**What the task requires**
Extract every line where the string "picture" appears.

[begin Records for the task]

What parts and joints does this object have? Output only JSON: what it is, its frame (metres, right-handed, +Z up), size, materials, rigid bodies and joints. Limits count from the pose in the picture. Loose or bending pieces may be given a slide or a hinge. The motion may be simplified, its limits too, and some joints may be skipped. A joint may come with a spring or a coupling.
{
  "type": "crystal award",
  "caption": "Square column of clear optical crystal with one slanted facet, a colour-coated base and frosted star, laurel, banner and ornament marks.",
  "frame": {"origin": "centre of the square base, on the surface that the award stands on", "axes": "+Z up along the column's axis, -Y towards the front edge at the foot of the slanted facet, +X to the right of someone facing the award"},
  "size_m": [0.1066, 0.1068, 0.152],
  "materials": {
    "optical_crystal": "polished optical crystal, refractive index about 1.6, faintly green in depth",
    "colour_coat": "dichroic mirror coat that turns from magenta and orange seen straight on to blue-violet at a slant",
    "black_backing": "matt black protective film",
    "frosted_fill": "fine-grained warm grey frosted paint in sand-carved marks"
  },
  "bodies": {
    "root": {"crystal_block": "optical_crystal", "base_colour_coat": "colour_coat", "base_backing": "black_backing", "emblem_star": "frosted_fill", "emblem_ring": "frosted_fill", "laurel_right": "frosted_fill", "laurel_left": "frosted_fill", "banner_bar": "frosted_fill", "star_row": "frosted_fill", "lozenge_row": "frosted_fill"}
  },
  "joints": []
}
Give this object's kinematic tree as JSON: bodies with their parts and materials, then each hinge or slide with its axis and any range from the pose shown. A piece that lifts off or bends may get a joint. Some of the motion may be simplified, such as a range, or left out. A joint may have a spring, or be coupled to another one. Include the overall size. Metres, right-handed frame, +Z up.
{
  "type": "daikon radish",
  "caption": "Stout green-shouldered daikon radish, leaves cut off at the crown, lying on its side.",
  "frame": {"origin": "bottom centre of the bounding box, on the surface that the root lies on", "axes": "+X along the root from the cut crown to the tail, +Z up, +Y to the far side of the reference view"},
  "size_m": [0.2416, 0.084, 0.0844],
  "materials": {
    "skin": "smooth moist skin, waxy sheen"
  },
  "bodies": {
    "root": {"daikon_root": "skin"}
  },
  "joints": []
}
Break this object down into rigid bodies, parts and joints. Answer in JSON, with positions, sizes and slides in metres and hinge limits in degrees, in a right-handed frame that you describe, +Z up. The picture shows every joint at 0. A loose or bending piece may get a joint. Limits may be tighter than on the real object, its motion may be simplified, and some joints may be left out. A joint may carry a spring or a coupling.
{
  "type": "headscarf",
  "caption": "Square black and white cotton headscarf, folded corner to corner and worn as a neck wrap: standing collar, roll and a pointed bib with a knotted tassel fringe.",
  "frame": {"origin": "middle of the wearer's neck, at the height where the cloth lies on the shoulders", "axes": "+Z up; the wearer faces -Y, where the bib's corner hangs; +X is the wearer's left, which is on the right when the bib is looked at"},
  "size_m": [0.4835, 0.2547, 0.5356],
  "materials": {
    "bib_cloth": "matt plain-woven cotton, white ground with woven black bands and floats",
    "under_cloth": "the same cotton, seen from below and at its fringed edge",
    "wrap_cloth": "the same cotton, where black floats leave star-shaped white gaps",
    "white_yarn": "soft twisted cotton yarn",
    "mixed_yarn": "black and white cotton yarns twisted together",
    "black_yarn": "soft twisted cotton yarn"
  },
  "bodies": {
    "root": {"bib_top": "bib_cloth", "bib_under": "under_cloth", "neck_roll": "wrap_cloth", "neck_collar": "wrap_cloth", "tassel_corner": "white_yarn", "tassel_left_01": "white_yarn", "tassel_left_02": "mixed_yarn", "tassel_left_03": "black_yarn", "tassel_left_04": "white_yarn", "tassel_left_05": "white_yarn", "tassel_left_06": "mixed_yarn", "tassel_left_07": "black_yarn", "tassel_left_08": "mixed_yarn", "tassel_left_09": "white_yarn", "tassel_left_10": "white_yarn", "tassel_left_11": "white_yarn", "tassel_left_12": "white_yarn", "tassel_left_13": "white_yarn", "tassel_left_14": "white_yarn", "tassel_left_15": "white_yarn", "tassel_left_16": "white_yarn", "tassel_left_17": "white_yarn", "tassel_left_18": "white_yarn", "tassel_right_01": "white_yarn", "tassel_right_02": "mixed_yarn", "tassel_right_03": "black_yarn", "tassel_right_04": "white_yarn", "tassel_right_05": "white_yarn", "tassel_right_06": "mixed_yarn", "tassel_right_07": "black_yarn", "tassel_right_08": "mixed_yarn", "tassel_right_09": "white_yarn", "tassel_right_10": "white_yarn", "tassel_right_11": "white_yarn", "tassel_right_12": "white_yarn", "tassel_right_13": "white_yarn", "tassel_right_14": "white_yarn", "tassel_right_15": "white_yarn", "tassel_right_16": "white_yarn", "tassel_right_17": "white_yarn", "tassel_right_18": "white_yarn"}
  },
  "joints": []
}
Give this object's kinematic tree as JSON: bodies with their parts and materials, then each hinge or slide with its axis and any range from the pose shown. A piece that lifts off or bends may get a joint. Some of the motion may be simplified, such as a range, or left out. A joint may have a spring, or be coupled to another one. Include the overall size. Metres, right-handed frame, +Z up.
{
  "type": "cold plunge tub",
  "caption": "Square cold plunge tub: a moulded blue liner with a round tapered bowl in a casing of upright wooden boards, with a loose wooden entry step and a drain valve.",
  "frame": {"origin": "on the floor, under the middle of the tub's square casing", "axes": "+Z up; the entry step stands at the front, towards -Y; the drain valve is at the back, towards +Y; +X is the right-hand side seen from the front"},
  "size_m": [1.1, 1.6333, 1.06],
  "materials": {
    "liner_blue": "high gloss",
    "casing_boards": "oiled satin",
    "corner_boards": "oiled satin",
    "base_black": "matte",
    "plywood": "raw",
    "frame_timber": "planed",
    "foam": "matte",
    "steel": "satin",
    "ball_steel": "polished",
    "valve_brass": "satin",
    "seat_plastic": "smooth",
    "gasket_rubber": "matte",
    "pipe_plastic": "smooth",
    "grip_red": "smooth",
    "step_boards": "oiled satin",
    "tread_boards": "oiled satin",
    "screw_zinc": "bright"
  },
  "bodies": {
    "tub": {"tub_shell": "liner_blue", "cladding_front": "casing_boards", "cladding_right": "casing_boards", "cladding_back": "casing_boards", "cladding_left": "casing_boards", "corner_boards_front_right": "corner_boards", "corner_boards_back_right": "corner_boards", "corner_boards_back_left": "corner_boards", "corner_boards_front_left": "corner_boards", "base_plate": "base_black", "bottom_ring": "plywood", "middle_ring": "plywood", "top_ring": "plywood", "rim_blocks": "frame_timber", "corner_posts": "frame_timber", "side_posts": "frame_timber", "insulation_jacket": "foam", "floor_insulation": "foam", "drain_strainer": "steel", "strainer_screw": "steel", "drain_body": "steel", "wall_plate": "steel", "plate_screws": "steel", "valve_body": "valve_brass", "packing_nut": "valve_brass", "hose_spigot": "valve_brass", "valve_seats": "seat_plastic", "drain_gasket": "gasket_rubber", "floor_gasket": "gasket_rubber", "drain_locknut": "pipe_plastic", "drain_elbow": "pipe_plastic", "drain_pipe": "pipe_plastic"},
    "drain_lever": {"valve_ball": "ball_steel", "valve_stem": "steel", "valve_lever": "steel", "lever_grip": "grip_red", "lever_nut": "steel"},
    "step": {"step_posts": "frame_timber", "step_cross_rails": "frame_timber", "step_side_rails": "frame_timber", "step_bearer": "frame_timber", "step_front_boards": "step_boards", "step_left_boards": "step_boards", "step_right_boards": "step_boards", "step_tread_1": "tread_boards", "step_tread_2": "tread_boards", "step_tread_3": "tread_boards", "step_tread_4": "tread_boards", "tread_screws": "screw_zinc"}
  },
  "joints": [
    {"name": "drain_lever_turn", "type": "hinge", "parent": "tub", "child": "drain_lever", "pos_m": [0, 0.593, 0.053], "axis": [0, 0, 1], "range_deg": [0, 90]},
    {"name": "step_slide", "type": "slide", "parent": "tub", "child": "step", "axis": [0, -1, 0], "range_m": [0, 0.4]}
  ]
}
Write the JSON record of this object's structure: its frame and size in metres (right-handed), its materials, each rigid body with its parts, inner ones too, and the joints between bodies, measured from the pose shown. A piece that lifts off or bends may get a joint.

[end Records for the task]

**Written solution**
What parts and joints does this object have? Output only JSON: what it is, its frame (metres, right-handed, +Z up), size, materials, rigid bodies and joints. Limits count from the pose in the picture. Loose or bending pieces may be given a slide or a hinge. The motion may be simplified, its limits too, and some joints may be skipped. A joint may come with a spring or a coupling.
Break this object down into rigid bodies, parts and joints. Answer in JSON, with positions, sizes and slides in metres and hinge limits in degrees, in a right-handed frame that you describe, +Z up. The picture shows every joint at 0. A loose or bending piece may get a joint. Limits may be tighter than on the real object, its motion may be simplified, and some joints may be left out. A joint may carry a spring or a coupling.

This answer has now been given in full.